『COVERS』というCD
先日、わたしの活動報告で「クイーン」の『Death on two legs』の話をちょいとしました。この作品、わたしは詳しく知らないのですが、マネジメント側との金銭トラブル、「クイーン」が受け取るべき印税やら配当を会社やマネージャーがネコババしていたと、フレディ・マーキュリーが怒った結果生まれた曲なんだそうで。ピアノの綺麗な旋律、ペダルを使って響き方も華麗と聞いていたら、ぎゅおおん、ぐおおおんとギターの音が絡み始め、唸るような感じ、ピアノの音も不穏な曲調になり、ハードロックに切り替わって、歌詞は英語による罵詈雑言。よくぞここまでの内容を発表したものだ、と驚くばかりです。しかも『Death on two legs』は「クイーン」の四枚目のアルバム『オペラ座の夜』に収録されています。『ボヘミアン・ラプソディ』と一緒です。『Death on two legs』、今はyoutubeでも視聴できますが、以前は『オペラ座の夜』を購入、或いはレンタルしたら、アルバムの一曲目がこれ。『ボヘミアン・ラプソディ』目当てで、予備知識の無い人は、わたし同様驚いたと思います。

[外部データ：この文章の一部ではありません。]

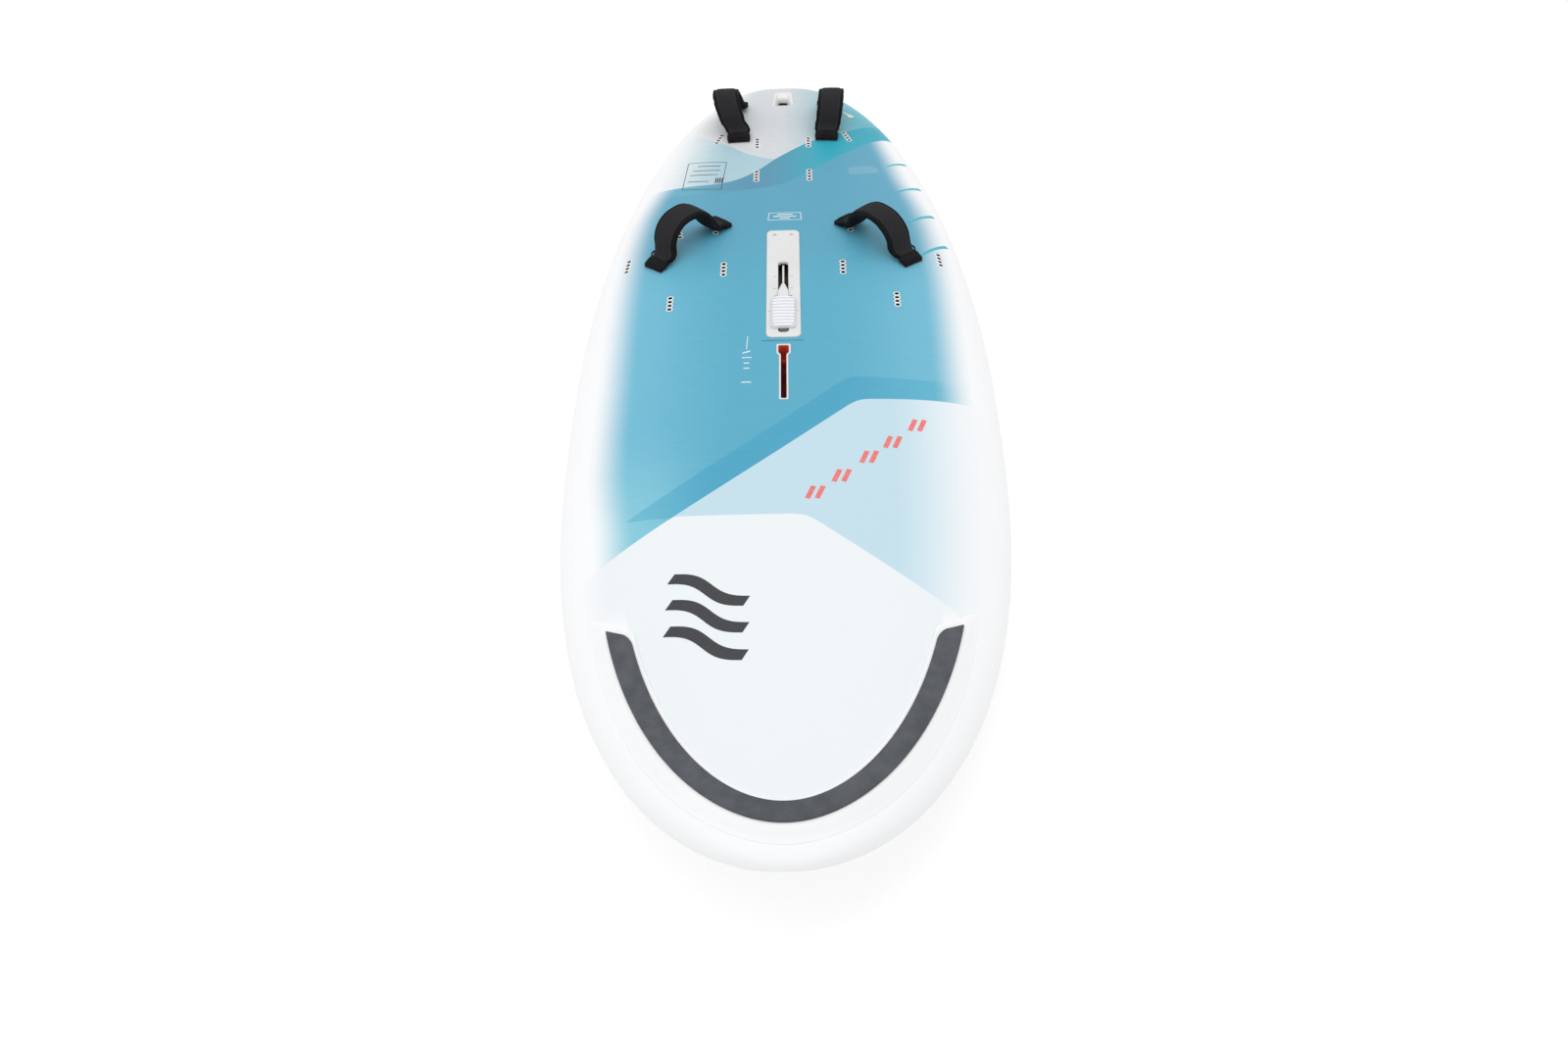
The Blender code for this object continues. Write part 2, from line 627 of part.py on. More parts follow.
def strap_path(span):
    """Points (u, height, hug) of the webbing's middle; hug is 1 where it lies on the deck."""
    half = span / 2
    lie = WEBBING[1] / 2 + 0.0014
    arch = half - ARCH_INSET
    points = [(-half - TAB_HALF, lie, 1), (-half + TAB_HALF * 0.6, lie, 1)]
    for k in range(ARCH_STEPS + 1):
        angle = pi * (ARCH_START + (1 - 2 * ARCH_START) * k / ARCH_STEPS)
        across = -arch * abs(cos(angle)) ** 0.8 * (1 if k * 2 < ARCH_STEPS else -1)
        lift = STRAP_HEIGHT * sin(angle) ** 0.85
        points.append((across, lift, 0))
    points += [(half - TAB_HALF * 0.6, lie, 1), (half + TAB_HALF, lie, 1)]
    return points


def ribbon(path, fore, aft, size, corner, lean):
    """Rings of a flat band that follows the path between two feet."""
    chord = Vector((aft[0] - fore[0], aft[1] - fore[1]))
    run = chord.normalized()
    side = Vector((run.y, -run.x))
    middle = Vector(((fore[0] + aft[0]) / 2, (fore[1] + aft[1]) / 2))
    rings = []
    for k, (u, lift, hug) in enumerate(path):
        before = path[max(k - 1, 0)]
        after = path[min(k + 1, len(path) - 1)]
        slope = atan2(after[1] - before[1], after[0] - before[0])
        if hug:
            slope = 0.0
        half_x, half_z = size[0] / 2, size[1] / 2
        if corner:
            loop = [(half_x, half_z - corner), (half_x - corner, half_z),
                    (corner - half_x, half_z), (-half_x, half_z - corner),
                    (-half_x, corner - half_z), (corner - half_x, -half_z),
                    (half_x - corner, -half_z), (half_x, corner - half_z)]
        else:
            loop = [(half_x, half_z), (-half_x, half_z), (-half_x, -half_z), (half_x, -half_z)]
        ring = []
        for across, up in loop:
            shift = u - up * sin(slope)
            spot = middle + run * shift + side * (across + lean * (1 - hug) * (lift + up * cos(slope)))
            share = min(1.0, max(0.0, shift / chord.length + 0.5))
            level = deck_height(*fore) * (1 - share) + deck_height(*aft) * share
            if hug:
                level = deck_height(spot.x, spot.y)
            ring.append((spot.x, along(spot.y), level + lift + up * cos(slope)))
        rings.append(ring)
    return rings


def footstrap(row, side, tag):
    """Webbing screwed down at both ends inside a padded sleeve."""
    places = {name: (x, from_nose, yaw) for name, x, from_nose, yaw in PLUGS}
    ends = [places[name] for name in STRAPPED[row]]
    fore, aft = [(side * x, from_nose) for x, from_nose, yaw in ends]
    path = strap_path(hypot(fore[0] - aft[0], fore[1] - aft[1]))
    lean = side * STRAP_LEAN[f"{row}_{tag}"]
    name = f"{row}_strap_{tag}"
    webbing = place(loft(name + "_webbing", ribbon(path, fore, aft, WEBBING, 0, lean)),
                    name + "_webbing", (BLACK, 0.8))
    arch = path[2:-2]
    outer = ribbon(arch, fore, aft, COVER, 0.005, lean)
    inner = ribbon(arch, fore, aft, SLEEVE, 0.001, lean)
    place(loft(name + "_cover", outer + inner[::-1], ring_of_rings=True), name + "_cover",
          (BLACK, 0.85))
    for end, outward, (x, from_nose, yaw) in zip(("fore", "aft"), (-1, 1), ends):
        hole = Matrix.Translation((0, outward * PLUG_PITCH / 2, 0))
        frame = plug_frame(side, x, from_nose, yaw) @ hole
        cut(webbing, moved(rod(f"{name}_{end}_eyelet", 0.0034, -0.004, 0.012), frame))
        screw = place(moved(rod("strap_screw", 0.0027, -0.014, 0.008), frame),
                      f"{row}_strap_screw_{end}_{tag}", (STEEL, 0.3, 1.0))
        cut(screw, moved(rod("strap_screw_washer", 0.0085, 0.0042, 0.0055), frame), "UNION")
        cut(screw, moved(rod("strap_screw_head", 0.0055, 0.005, 0.0085), frame), "UNION")


# ---------------------------------------------------------------- assembly
def clear_scene():
    for item in list(bpy.data.objects):
        bpy.data.objects.remove(item)
    for name in (COLLECTION, "cutters"):
        group = bpy.data.collections.new(name)
        bpy.context.scene.collection.children.link(group)


def main():
    clear_scene()
    deck = hull_skin("deck_skin", True, (BLUE, 0.5))
    cut(deck, u_band("nose_ridge", RIDGE_LIP, -SKIN / 2, RIDGE_HEIGHT), "UNION")
    bottom = hull_skin("bottom_skin", False, (WHITE, 0.25))
    cores = foam_cores()
    pad_low = RIDGE_HEIGHT + GAP
    pad = u_band("nose_pad", 0.0, pad_low, pad_low + PAD_THICKNESS)
    place(pad, "nose_pad", (EVA, 0.9))

    track_pocket, track_window = mast_track()
    cup_pocket, fin_pocket, bolt_pocket = fin_fittings()
    daggerboard_case()
    bottom_slot = slot_seals()
    blade()
    cover_window = cover_plate()
    pedal()
    plug_pockets = plugs()
    for side, tag in ((1, "port"), (-1, "starboard")):
        for row in STRAPPED:
            footstrap(row, side, tag)

    for mesh in (track_window, cover_window, cup_pocket, plug_pockets):
        cut(deck, mesh)
    for mesh in (bottom_slot, fin_pocket):
        cut(bottom, mesh)
    sides = (cores[0], cores[1])
    nose, tail = cores[2:]
    cuts = ((sides, (track_pocket, cup_pocket, plug_pockets)), ((nose,), (track_pocket,)),
            ((tail,), (cup_pocket, fin_pocket, bolt_pocket)))
    for targets, meshes in cuts:
        for core in targets:
            for mesh in meshes:
                cut(core, mesh)


main()
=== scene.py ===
"""The windsurf board's looks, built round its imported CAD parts.

Frame: metres, nose to -Y, tail to +Y, +Z up.  Places on the deck are given as (x, from_nose).
"""

import json
from math import acos, atan2, cos, pi, radians, sin, sqrt

import bmesh
import bpy
from mathutils import Matrix, Vector
from mathutils.bvhtree import BVHTree


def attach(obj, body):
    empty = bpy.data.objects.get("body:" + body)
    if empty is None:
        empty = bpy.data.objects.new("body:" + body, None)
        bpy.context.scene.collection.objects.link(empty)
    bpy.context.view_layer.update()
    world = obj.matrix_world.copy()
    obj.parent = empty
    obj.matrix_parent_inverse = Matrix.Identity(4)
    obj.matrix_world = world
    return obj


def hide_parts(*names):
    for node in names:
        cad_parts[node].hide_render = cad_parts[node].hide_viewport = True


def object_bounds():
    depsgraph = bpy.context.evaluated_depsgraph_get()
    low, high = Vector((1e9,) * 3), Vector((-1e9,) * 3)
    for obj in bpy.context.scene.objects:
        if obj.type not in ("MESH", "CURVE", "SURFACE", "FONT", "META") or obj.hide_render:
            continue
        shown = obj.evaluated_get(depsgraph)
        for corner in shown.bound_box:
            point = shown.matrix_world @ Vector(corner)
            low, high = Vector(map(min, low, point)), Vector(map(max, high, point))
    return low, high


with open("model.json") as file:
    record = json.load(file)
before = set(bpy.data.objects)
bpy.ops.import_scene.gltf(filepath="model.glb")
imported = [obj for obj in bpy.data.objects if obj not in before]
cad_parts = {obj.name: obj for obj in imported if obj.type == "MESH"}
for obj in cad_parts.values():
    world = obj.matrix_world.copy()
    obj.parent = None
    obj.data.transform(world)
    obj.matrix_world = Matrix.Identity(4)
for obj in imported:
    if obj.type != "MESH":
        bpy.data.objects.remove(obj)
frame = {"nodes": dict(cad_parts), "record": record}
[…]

わたしの家に「RCサクセション」の『COVERS』のCDがあります。良人が中古のCD店で購入してきました。発売当時が昭和の終わる頃。『COVERS』は様々な紆余曲折があったそうで、しかし、わたしはその頃、歌謡曲、ポップスやロックに興味を持っていなかったので、事情を全く知りませんでした。まあ、良人も詳しいことは知らなかったようで、それはどっこいどっこい。
『COVERS』のお陰でわたしはボブ・ディランの『Blowni’in the wind』を知り、ローリング・ストーンズの『Paint it,Black』を知りました。有難いCDでもあります。
で、ここからは伝え聞いたお話です。
『COVERS』は戦争反対の歌ばかりではありません。カバー曲の歌詞をそのまま訳さず、政治や原子力発電所に対する風刺をあえて歌詞にしていました。当然、このままの歌詞ではCDを発売しないと、レコード会社と揉めたそうです。元々の契約していた会社で発売ができなくなって、ほかのレコード会社でCDを発売しました。歌詞の内容から『COVERS』の曲を放送しないと決めたラジオ局も出てきました。
これらの話題があり、CDは売れたそうです。
「RCサクセション」、ではなく、別のバンド名で、覆面はしていたけれど、ヴォーカルはどこからどう見ても忌野清志郎、が生放送の歌番組に出演しました。
そのバンドが演奏を始めると、『COVERS』の曲を放送しないと決めたラジオ局を名指しして、「腐ったラジオ、汚ねぇラジオ」とすっかり替え歌にして流したそうです。
もう昭和の終わり頃にビデオデッキは普及していましたから、録画テープを保存していた方々がいらっしゃったのでしょう。検索するとyoutubeで視聴できます。観ました。途中でCMに無理矢理変えちゃうとかしなかったのかと、逆に放送したテレビ局に感心します。「腐った」などの言葉のほかに、別の罵倒語、放送禁止用語まで飛び出していました。司会の古舘伊知郎が演奏後、「不適切な発言がありましたことをお詫びします」と定型の発言をした後、忌野清志郎(にしか見えないヴォーカル)に「リハーサルと違う」と言っていました。演奏中の古舘伊知郎をはじめとした出演者の面々の表情も色々でした。ほとんどは困った事態と感じつつ、面白いことになっていると見守っていました。
流石はロックの忌野清志郎と評価するか、やり過ぎじゃないかと思うかは、人それぞれです。表現する手段を持つ人間が反骨精神を持ち合わせていると、こんなこともあるよ、との教訓、そして、自制。
芸術などの表現が、後援者を称える為だけではない、プロテストの為に使う、それは諸刃の剣であると、肝に銘じておかなければなりません。